* Given problem *
Read the listing and extract each line that includes the word "materials".

* Collected data entries *
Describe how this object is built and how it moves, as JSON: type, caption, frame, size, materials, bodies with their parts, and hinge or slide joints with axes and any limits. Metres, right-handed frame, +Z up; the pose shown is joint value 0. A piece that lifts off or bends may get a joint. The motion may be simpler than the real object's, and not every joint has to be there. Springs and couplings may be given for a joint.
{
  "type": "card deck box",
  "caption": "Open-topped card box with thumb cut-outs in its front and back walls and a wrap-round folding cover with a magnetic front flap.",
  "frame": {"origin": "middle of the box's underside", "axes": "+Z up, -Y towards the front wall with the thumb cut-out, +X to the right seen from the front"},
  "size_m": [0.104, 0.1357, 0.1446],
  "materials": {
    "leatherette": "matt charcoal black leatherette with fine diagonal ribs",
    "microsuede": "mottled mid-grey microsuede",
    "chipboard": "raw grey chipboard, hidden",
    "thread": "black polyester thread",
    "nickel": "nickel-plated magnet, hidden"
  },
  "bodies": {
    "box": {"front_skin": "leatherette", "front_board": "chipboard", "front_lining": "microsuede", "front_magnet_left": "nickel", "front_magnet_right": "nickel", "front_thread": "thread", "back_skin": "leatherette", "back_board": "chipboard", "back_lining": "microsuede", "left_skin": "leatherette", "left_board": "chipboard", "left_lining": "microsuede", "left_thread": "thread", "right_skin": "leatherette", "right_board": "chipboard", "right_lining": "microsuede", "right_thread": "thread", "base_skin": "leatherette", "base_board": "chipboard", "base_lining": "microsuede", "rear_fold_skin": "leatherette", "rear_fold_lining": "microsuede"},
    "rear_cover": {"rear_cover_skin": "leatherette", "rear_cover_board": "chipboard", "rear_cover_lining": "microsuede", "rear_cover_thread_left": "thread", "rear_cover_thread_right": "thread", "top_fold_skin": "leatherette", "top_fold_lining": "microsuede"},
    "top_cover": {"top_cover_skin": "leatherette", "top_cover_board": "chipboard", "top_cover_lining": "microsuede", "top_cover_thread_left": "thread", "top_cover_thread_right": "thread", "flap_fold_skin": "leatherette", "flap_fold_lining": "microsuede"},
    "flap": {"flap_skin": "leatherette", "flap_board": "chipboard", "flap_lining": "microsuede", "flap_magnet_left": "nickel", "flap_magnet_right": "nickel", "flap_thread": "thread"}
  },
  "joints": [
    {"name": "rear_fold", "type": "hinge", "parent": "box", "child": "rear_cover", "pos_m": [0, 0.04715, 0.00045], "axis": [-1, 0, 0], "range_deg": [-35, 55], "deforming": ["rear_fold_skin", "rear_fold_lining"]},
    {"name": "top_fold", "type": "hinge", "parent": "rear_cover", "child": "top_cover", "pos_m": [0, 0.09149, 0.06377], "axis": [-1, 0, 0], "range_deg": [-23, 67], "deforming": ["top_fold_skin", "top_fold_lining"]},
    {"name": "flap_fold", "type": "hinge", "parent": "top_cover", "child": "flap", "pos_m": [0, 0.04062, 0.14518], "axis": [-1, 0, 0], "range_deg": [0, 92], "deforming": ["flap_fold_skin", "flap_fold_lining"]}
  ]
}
--
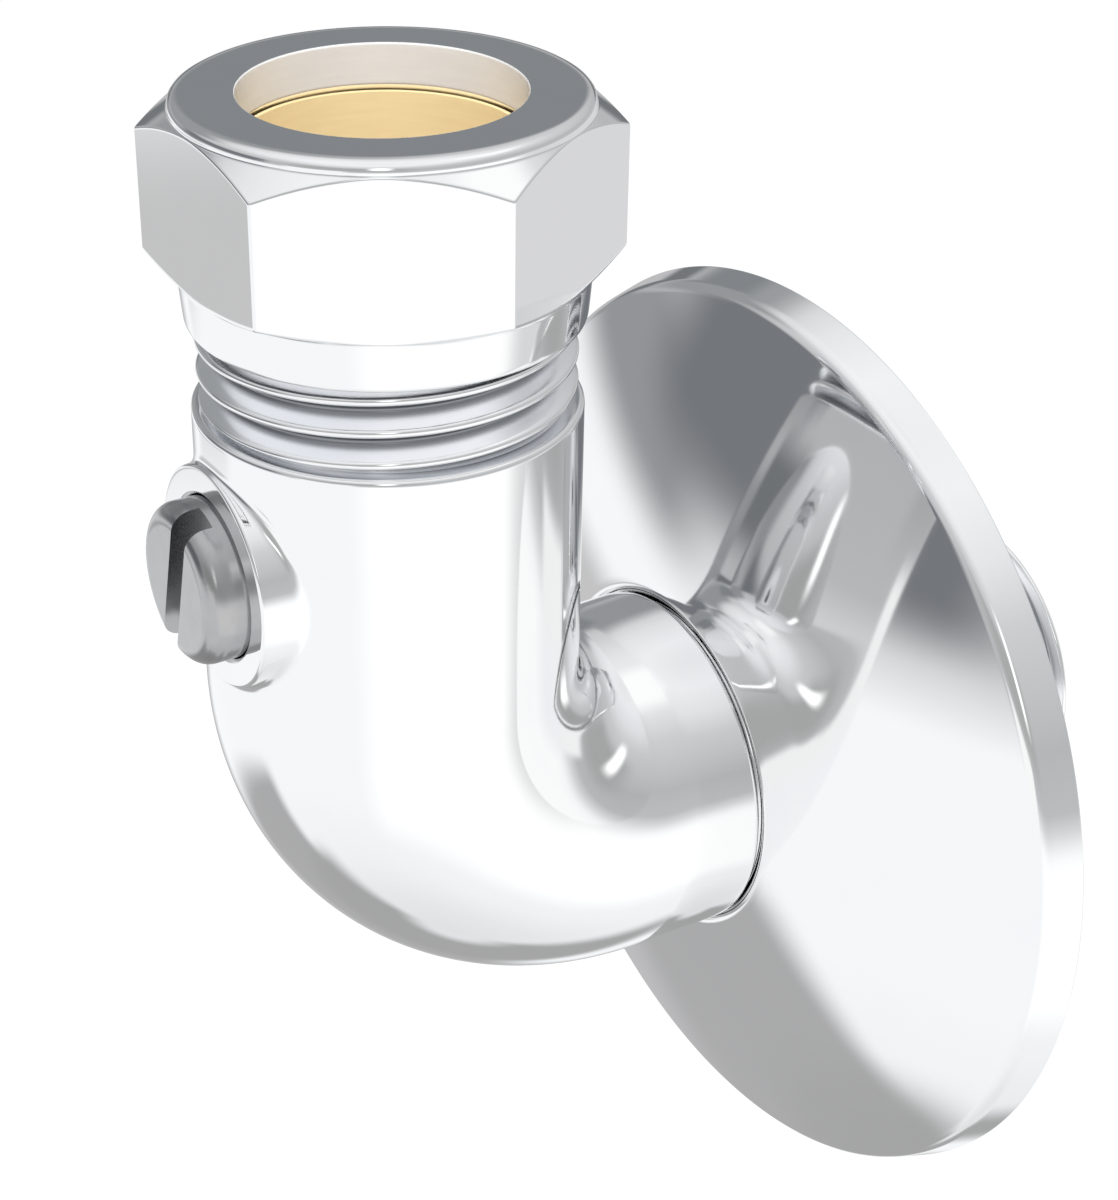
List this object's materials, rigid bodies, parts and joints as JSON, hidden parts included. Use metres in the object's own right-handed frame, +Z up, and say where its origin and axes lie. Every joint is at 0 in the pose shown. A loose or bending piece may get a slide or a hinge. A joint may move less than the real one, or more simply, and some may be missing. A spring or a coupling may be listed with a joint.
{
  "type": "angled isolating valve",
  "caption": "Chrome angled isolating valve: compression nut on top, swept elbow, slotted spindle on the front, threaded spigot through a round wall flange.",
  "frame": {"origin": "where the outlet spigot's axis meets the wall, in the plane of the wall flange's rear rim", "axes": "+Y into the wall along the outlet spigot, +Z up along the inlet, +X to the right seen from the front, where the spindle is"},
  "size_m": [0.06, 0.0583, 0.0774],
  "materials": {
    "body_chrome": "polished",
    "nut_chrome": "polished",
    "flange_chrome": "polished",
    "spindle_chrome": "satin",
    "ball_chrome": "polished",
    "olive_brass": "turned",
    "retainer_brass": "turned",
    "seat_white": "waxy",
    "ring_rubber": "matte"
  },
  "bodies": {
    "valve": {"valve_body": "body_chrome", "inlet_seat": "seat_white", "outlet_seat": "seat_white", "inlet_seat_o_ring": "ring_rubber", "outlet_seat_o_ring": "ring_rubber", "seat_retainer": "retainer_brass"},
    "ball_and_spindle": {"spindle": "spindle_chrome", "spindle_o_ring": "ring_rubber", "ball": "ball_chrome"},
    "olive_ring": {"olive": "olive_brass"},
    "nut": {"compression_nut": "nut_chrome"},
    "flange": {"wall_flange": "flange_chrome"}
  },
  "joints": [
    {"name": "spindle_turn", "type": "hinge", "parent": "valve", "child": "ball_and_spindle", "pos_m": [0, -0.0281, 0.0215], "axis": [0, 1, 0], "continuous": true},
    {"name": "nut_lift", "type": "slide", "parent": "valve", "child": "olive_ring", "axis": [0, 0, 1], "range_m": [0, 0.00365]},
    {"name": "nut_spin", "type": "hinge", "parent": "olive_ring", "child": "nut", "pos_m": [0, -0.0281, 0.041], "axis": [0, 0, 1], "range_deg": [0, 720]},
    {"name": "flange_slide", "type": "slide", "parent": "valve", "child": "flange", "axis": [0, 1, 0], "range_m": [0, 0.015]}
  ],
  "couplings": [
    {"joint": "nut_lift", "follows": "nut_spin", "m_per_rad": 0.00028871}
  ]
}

* Finished exercise *
Describe how this object is built and how it moves, as JSON: type, caption, frame, size, materials, bodies with their parts, and hinge or slide joints with axes and any limits. Metres, right-handed frame, +Z up; the pose shown is joint value 0. A piece that lifts off or bends may get a joint. The motion may be simpler than the real object's, and not every joint has to be there. Springs and couplings may be given for a joint.
  "materials": {
List this object's materials, rigid bodies, parts and joints as JSON, hidden parts included. Use metres in the object's own right-handed frame, +Z up, and say where its origin and axes lie. Every joint is at 0 in the pose shown. A loose or bending piece may get a slide or a hinge. A joint may move less than the real one, or more simply, and some may be missing. A spring or a coupling may be listed with a joint.
  "materials": {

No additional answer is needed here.